Cuba - Country of Concern: latest update, 30 September 2014
Updated 21 January 2015
0.1 Latest Update: 30 September 2014
The overall human rights situation has remained unchanged in the last three months, with no real improvement on freedom of expression or association. The Cuban government continued to use short-term detentions to intimidate activists. There have been frequent reports of physical attacks, threats and harassment of family members.
The Cuban Commission for Human Rights and National Reconciliation (CCDHRN) reported 1,695 such incidents during this reporting period. These figures are, however, impossible to verify. Among the short-term detainees were José Daniel Ferrer García and Jorge Luis Garcia Pérez (aka “Antúnez”), who also had their homes vandalised; and Roberto de Jesús Guerra Pérez, Hablemos Press Director, who was brutally attacked by a plain-clothes agent.

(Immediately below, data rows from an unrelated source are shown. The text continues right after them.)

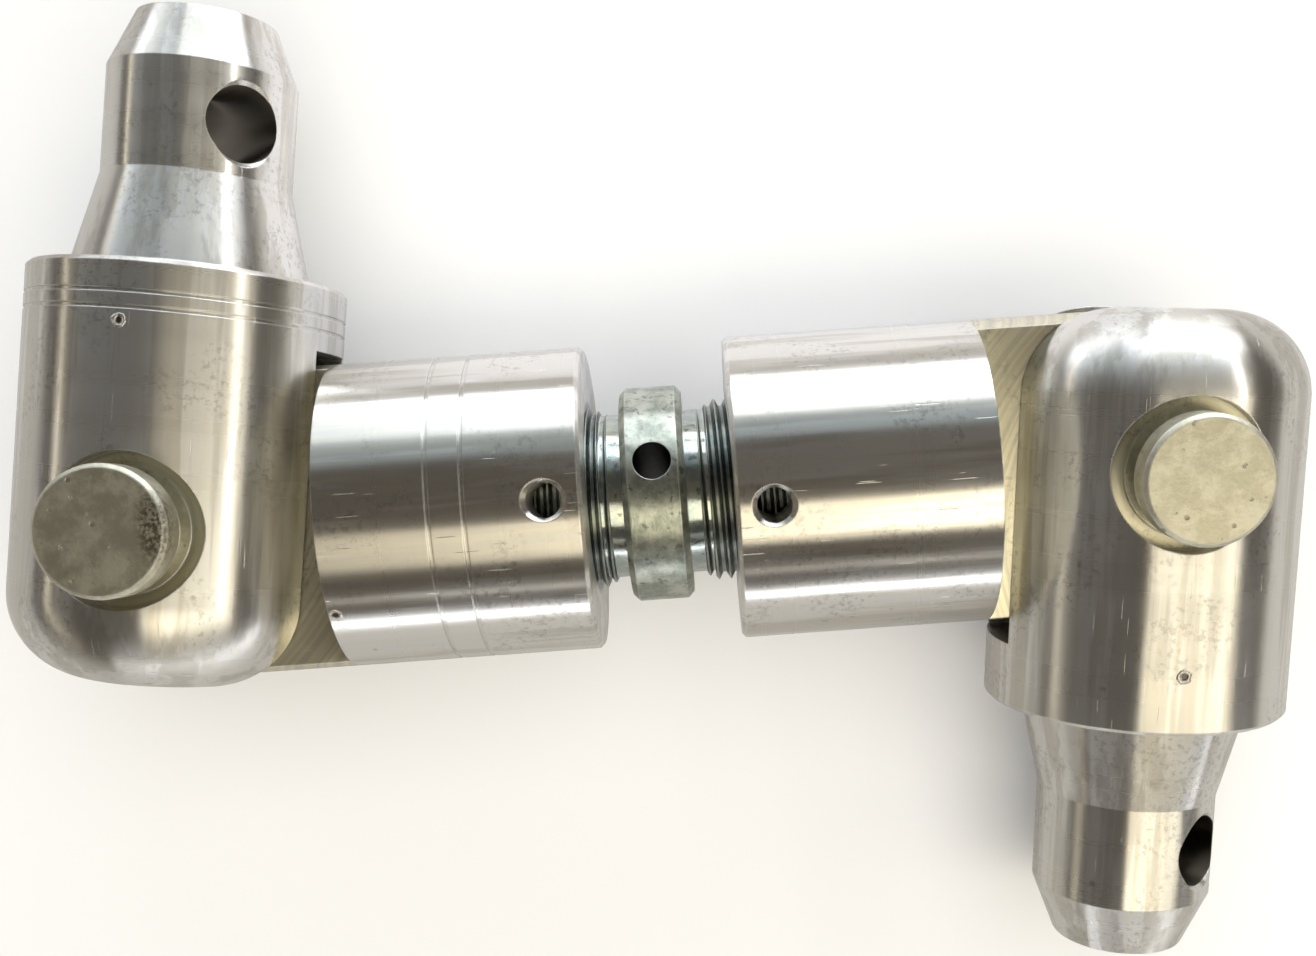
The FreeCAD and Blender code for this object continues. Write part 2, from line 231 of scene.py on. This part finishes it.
def buildHandling():
    # short fine scratches, small nicks and patches of grime
    t, given, out = newGroup("handlingMarks",
                             [("Vector", "NodeSocketVector", None), ("Seed", "NodeSocketFloat", 0.0)],
                             [("Scratch", "NodeSocketFloat"), ("Nick", "NodeSocketFloat"),
                              ("Grime", "NodeSocketFloat")])
    moved = t.vector("ADD", given["Vector"], t.join(given["Seed"], given["Seed"], 0.0))
    scratch = None
    for turn, fine in marksLook["scratches"]:
        long = fine * marksLook["scratchStretch"]
        lean = t.add("ShaderNodeMapping", Vector=moved, Rotation=(turn, turn * 0.6, turn * 1.4),
                     Scale=(fine, long, long))
        line = t.ramp(t.noise(lean, 1.0, 1.0), 0.755, 0.80)
        scratch = line if scratch is None else t.math("MAXIMUM", scratch, line)
    dot = t.add("ShaderNodeTexVoronoi", "Distance", {"feature": "F1"}, Vector=moved,
                Scale=marksLook["nicks"])
    nick = t.math("MULTIPLY", t.math("SUBTRACT", 1.0, t.ramp(dot, 0.05, 0.14)),
                  t.ramp(t.noise(moved, marksLook["nickPatches"], 1.0), 0.6, 0.64))
    speck = t.ramp(t.noise(moved, marksLook["specks"], 4.0, 0.7), 0.50, 0.64)
    patch = t.ramp(t.noise(moved, marksLook["speckPatches"], 2.0), 0.46, 0.60)
    t.feed(scratch, out["Scratch"])
    t.feed(t.math("MULTIPLY", speck, patch), out["Grime"])
    t.feed(nick, out["Nick"])


def buildEdgeRoundingAndPaintedGlint():
    # soft rounding of the normal where two faces meet, and a mask for a painted bright highlight along that
    # edge
    t, given, out = newGroup("edgeRoundingAndPaintedGlint", [("Radius", "NodeSocketFloat", 0.0003)],
                             [("Edge", "NodeSocketFloat"), ("Normal", "NodeSocketVector")])
    soft = t.add("ShaderNodeBevel", settings={"samples": 4}, Radius=given["Radius"])
    true = t.add("ShaderNodeNewGeometry", "Normal")
    t.feed(t.ramp(t.vector("DOT_PRODUCT", soft, true, output=1), 0.995, 0.9), out["Edge"])
    t.feed(soft, out["Normal"])


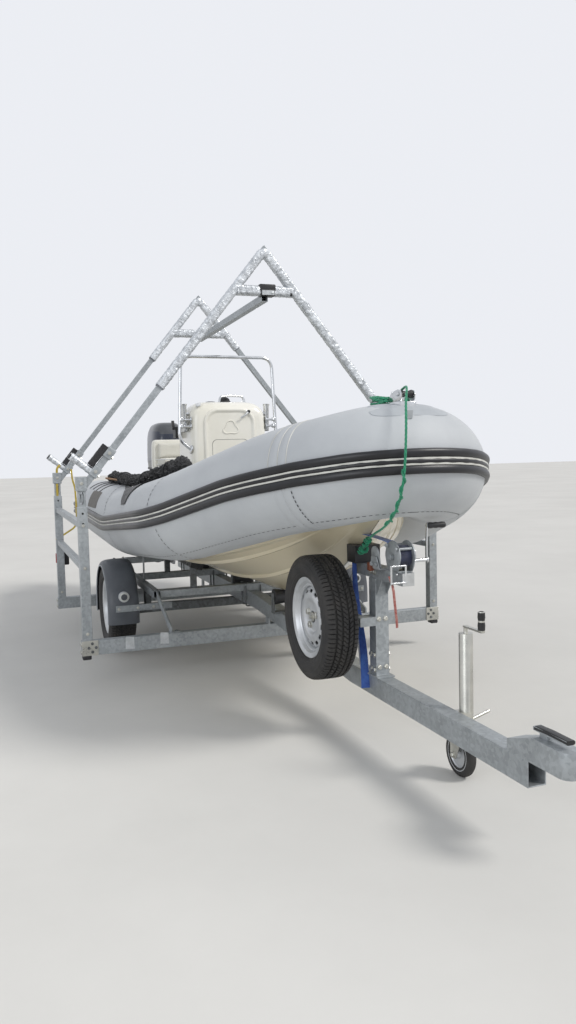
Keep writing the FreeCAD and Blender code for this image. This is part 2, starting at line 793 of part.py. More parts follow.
def leg_collars():
    collars = []
    for x in RACK_X:
        for at in COLLAR_AT:
            start = on_leg(x, 1, at - COLLAR_L / 2)
            end = on_leg(x, 1, at + COLLAR_L / 2)
            ring = member(start, end, COLLAR_W, COLLAR_W, 0, (1, 0, 0))
            core = member(on_leg(x, 1, at - 80), on_leg(x, 1, at + 80), LEG_W, LEG_W, 0, (1, 0, 0))
            ring = ring.cut(core)
            collars.append(ring)
    return both_sides(Part.makeCompound(collars))


def leg_pads():
    """Foam block across the outer faces of each pair of collars, above the arm."""
    across, rise = leg_direction()
    lift = COLLAR_W / 2 + PAD_T / 2
    pads = []
    for x in RACK_X:
        start = on_leg(x, 1, arm_place() + ARM_D / 2 + PAD_GAP)
        end = on_leg(x, 1, COLLAR_AT[1] + PAD_OVER)
        start = (x, start[1] + lift * rise, start[2] + lift * across)
        end = (x, end[1] + lift * rise, end[2] + lift * across)
        pads.append(member(start, end, PAD_T, PAD_W, 0, (1, 0, 0)))
    return both_sides(Part.makeCompound(pads))


def arm_place():
    """How far up the leg the padded arm stands, flush with its collar's lower end."""
    return COLLAR_AT[0] - COLLAR_L / 2 + ARM_D / 2


def leg_arms():
    """Padded arm on each lower collar, square to the leg and pointing out and up."""
    across, rise = leg_direction()
    arms = []
    for x in RACK_X:
        base = on_leg(x, 1, arm_place())
        start = vec(x, base[1] + COLLAR_W / 2 * rise, base[2] + COLLAR_W / 2 * across)
        arms.append(cyl(start, vec(0, rise, across), ARM_D / 2, ARM_L))
    return both_sides(Part.makeCompound(arms))


def tail_lamps():
    x = RACK_X[1] - POST_W / 2
    case = box(x - 45, x, POST_Y - 70, POST_Y + 30, LAMP_Z - 60, LAMP_Z + 60)
    return both_sides(case)


# Winch post, winch, snubber, spare wheel and jockey wheel


def winch_post():
    base = DRAWBAR_Z + SPINE_H / 2
    post = member((WINCH_X, 0, base), (WINCH_X, 0, ARM_Z), WINCH_POST_W, WINCH_POST_W, 4, (1, 0, 0))
    arm = member((ARM_REAR, 0, ARM_Z + ARM_H / 2), (ARM_FRONT, 0, ARM_Z + ARM_H / 2), 60, ARM_H, 4)
    foot = box(WINCH_X - 70, WINCH_X + 70, -SPINE_W / 2 - 8, SPINE_W / 2 + 8, base, base + 8)
    return fused([post, arm, foot])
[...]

The five prisoners of conscience named by Amnesty International in August 2013 are still in detention. The sentencing of three of these prisoners, originally scheduled for 1 July, was postponed with no further information. Opposition activists claim that there are up to 100 political prisoners.
Independent unionist Vladimir Bacallao Morera, who is in very poor health, received parole after a hundred days on hunger strike to demand his own release.
Although the new migration law has improved the right of freedom of movement, some Cubans - usually opposition activists who have been released on bail - are still prevented from travelling. Carlos Amel Oliva Torres, member of Unión Patriótica de Cuba, was not allowed to travel to Chile following an invitation he had received from a youth organisation there.
There was some positive news for freedom of religion as the Cuban government announced it will allow a new Catholic church to be constructed, following the destruction of an older building by Hurricane Sandy in Santiago de Cuba in 2012. However, in areas where religion and politics intersect, the Cuban government has continued to interfere. Around 100 Damas de Blanco (Ladies in White, an activist group made up of female relatives of ex-political prisoners) were detained on 13 July, following their normal Sunday march commemorating the 20th anniversary of the death of 37 Cubans who drowned while trying to flee Cuba.
In the last three months, the Cuban government’s economic reform programme has continued, including further developments of the new Mariel Special Economic Development Zone and progress on monetary reform. These reforms are generating a number of new economic freedoms.